In order to prevent such asynchronism between the data and clock signals, the self-clocking method has been employed according to which the clock signal exactly synchronous with the data is derived from the data signal read out. Technique of phase modulation (PM) or frequency modulation (FM) is used for the self-clocking method.

However, the maximum frequency per bit of magnetization inversion of the FM or PM method is twice as high as that of the NRZ (Non Return to Zero) method and therefore the former method is not preferable for a storage device having a very high storage density more then, for example, 1,200 BPI (bits per inch).

In the conventional NRZ method, a timing signal could not be derived from each data bit so that the adoption of the self-clocking method was delayed. This problem has already been solved by the method disclosed in the US. Patent Application Ser. No. 287,639 specification titled Clocking System for a Magnetic Memory" filed by the same applicant.

In order to realize the NRZ method having a storage density 1.5 to 2 times as high as that of the PM or FM method, however, another problem of the level fluctuation due to the interference between the adjacent sig nals read out must be solved.

On the other hand, in the NRZ method, peaks are detected by the use of a constant threshold level so as to prevent spurious operation owing to residual output near zero level and noise. If, therefore, any peak is rendered short of the level due to the interference less than the threshold level, i.e., a level-down is caused such that the peaks do not reach the threshold level, a peak itself can no longer be detected. Thus, this level-down forms a difficulty in increasing storage density.

SUMMARY OF THE INVENTION The main object of the present invention is to provide a novel method and device for detecting signals adapted for the NRZ method with high storage density.

Another object of the present invention is to provide a novel method and device for detecting signals, according to which it is possible to logically compensate for the level-down due to the interference between the signals read out.

An additional object of the present invention is to provide a method and device for detecting signals, ac-

cording to which the loss of peaks due to drop-outs and waveform distortions can be compensated.

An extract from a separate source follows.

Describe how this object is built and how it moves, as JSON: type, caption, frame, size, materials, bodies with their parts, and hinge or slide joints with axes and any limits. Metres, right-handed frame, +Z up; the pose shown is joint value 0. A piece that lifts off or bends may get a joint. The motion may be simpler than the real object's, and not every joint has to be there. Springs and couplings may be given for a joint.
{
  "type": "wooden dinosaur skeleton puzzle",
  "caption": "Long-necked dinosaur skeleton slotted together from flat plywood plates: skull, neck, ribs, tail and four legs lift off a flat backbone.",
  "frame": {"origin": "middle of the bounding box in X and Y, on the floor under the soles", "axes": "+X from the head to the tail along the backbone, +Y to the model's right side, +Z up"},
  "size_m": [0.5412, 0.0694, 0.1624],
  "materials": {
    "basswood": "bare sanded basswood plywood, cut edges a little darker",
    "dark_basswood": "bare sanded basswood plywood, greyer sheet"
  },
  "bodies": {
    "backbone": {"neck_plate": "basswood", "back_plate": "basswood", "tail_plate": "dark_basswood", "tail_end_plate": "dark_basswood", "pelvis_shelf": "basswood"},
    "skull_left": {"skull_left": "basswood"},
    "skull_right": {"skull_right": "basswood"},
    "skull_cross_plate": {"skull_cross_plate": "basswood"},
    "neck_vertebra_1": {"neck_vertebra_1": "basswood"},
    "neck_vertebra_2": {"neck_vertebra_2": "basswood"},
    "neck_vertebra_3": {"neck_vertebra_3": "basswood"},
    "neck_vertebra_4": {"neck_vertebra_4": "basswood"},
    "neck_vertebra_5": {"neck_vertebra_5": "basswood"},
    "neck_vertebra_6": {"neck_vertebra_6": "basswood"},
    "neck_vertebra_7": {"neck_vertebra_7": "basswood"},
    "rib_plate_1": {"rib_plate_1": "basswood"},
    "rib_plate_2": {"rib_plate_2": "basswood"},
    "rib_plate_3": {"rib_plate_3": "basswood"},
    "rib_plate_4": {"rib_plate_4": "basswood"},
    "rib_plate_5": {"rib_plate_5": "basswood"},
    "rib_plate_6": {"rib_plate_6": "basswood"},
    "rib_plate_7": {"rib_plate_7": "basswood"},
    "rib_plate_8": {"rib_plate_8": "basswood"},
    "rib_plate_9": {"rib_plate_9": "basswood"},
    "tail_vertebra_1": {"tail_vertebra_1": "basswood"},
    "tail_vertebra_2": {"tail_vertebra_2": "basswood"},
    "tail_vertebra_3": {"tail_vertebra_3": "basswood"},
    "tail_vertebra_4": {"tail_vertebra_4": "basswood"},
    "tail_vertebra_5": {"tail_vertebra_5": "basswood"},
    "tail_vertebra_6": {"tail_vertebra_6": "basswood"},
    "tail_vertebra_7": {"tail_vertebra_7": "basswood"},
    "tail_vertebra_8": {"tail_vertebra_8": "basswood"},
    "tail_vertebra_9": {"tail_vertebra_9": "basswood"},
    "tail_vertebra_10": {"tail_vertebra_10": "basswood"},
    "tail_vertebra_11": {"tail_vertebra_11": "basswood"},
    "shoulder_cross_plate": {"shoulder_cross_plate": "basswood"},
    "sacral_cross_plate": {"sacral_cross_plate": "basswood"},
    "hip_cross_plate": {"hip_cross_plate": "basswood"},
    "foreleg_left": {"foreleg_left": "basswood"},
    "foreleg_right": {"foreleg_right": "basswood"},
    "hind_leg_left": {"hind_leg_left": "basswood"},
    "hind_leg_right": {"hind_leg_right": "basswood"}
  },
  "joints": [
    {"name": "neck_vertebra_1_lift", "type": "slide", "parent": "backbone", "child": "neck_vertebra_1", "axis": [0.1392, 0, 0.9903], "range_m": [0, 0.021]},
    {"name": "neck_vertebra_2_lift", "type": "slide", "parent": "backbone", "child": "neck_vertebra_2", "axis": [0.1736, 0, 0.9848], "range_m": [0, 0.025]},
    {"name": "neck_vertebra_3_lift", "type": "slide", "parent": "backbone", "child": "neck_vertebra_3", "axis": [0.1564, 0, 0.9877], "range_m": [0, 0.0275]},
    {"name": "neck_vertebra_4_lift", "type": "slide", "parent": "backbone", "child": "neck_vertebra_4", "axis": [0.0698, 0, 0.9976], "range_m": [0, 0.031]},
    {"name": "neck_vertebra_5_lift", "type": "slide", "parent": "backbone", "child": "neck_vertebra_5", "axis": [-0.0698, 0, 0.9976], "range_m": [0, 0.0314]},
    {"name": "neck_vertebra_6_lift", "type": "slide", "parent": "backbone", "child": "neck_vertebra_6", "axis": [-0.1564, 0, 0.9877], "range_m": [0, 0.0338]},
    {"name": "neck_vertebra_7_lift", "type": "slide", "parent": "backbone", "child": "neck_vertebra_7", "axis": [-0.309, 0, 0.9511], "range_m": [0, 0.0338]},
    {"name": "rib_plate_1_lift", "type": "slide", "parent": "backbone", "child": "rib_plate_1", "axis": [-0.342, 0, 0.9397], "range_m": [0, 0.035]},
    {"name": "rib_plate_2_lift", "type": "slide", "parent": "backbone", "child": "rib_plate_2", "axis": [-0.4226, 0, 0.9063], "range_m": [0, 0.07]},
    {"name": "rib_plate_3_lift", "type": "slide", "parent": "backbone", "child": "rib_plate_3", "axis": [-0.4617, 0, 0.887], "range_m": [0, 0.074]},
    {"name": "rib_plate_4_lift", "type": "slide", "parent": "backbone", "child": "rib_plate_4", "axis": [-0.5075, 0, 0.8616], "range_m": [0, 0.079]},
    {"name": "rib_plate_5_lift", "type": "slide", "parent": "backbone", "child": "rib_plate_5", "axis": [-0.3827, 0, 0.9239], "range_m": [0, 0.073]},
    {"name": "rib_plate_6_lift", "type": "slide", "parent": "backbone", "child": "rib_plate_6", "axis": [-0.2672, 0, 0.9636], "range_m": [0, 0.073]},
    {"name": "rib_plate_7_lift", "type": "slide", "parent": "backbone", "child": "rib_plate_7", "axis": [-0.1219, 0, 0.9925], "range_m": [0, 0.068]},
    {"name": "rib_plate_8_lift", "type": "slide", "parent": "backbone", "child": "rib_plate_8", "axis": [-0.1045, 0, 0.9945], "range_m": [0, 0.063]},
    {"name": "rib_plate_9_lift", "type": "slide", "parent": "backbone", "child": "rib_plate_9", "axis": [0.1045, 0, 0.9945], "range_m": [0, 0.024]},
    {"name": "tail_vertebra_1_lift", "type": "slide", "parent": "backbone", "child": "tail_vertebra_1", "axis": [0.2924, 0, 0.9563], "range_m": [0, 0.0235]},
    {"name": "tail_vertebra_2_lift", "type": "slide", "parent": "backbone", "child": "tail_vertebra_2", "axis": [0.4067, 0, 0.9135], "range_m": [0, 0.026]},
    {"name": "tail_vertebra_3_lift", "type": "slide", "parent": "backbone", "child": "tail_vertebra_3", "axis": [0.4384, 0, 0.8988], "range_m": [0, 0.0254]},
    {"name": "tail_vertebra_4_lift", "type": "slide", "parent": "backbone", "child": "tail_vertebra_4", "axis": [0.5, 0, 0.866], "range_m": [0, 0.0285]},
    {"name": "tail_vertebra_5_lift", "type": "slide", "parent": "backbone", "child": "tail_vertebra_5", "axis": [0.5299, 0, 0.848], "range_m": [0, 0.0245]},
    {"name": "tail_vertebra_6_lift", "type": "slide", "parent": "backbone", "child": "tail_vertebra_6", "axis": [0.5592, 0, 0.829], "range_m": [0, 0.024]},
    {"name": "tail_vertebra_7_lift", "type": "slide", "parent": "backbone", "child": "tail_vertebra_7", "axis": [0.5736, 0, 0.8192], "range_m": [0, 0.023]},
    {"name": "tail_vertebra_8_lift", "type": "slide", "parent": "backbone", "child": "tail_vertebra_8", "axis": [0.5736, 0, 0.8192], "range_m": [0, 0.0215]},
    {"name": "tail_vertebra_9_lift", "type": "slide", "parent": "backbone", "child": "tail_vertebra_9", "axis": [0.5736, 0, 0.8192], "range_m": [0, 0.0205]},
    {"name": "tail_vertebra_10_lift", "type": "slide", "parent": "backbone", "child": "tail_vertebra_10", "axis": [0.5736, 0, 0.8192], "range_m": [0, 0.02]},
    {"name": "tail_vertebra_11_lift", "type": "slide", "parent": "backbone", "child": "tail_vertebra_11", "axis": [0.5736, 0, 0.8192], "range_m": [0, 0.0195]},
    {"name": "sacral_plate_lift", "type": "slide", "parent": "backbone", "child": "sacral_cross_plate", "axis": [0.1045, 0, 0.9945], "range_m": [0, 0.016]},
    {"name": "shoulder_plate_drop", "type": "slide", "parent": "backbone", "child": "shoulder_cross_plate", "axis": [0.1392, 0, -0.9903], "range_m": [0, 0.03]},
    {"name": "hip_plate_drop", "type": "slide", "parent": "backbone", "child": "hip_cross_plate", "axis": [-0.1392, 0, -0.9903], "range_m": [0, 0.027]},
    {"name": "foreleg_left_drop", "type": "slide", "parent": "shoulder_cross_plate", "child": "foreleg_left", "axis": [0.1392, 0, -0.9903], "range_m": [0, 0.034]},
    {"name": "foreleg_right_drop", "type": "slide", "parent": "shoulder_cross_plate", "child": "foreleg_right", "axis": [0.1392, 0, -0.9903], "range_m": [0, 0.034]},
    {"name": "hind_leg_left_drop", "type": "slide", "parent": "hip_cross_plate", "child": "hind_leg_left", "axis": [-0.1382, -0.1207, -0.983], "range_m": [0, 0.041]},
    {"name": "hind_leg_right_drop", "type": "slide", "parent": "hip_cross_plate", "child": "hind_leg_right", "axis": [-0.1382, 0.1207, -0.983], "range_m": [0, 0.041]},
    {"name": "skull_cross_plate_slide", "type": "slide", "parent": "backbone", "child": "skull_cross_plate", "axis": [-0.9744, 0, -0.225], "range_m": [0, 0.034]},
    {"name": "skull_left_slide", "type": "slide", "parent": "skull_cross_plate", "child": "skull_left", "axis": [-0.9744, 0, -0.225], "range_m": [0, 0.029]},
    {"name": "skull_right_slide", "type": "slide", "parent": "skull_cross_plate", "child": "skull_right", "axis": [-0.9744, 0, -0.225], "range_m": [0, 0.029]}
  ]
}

The main feature of the present invention is that detecting means to detect two successive positive or negative peak pulses is provided so that the compensation of data is performed upon detection of the successive pulses.

Another feature of the present invention is that when two successive positive peak pulses are delivered. a piece of data in a position in the output data corre sponding to a negative peak pulse to be detected earlier by 1 bit time than the last one of the two sequential positive peak pulses is corrected.

An additional feature of the present invention is that when two successive negative peak pulses are delivered, a piece of data in a position in the output data corresponding to a positive peak pulse to be detected earlier by 1 bit time than the last one of the two sequential negative peak pulses is corrected.

A yet another feature of the present invention is that a positive peak sequence detecting circuit is provided so that the data compensation is carried out depending upon the output of the detecting circuit.

A further feature of the present invention is that a negative peak sequence detecting circuit is provided so that the data compensation is carried out depending upon the output of the detecting circuit.

Yet an additional feature of the present invention is that when two peak pulses of the same polarity are successively detected while three read clock pulses for signal detection are counted, a piece of data in a position in the output data corresponding to a peak pulse having the opposite polarity to be detected earlier by 1 bit time than the last one. of the two sequential peak pulses is corrected.

A still further feature of the present invention is the provision of a first, a second and a third flipflop which is used as output means, the first flip-flop being set each time peak pulses are detected and reset by the read clock pulses;,the second flip-flop having its setting and resetting conditions depending upon the output of the first flip-flop and being set when peak pulses having the same polarity are sequentially received; and the third output flip-flop having its setting and resetting conditions depending upon the output of the second flipflop.

Other objects and features of the present invention will be apparent when the following description of the specification is read with the aid of the attached drawings,

BRIEF DESCRIPTION OF THE DRAWING FIGS. 1a and lb are the graphs of the signal waveforms, which illustrate how the output level is affected by an interference between signals read out.

FIG. 2 is a time chart for the circuit of a conventional demodulator.

FIG. 3 shows a circuit of a conventional demodulator,

FIG. 4 shows a circuit of a device embodying the method according to the present invention.

FIG. 5 is a time chart necessary for the explanation of the operation of the device shown in FIG. 4.

FIG. 6 is another time chart serving to facilitate the understanding of the function of the device according to the present invention.

DESCRIPTION OF THE PREFERRED EMBODIMENT For the purpose of facilitating the understanding of the present invention, an explanation will first be made of the prior art with the aid of FIGS. 1 to 3.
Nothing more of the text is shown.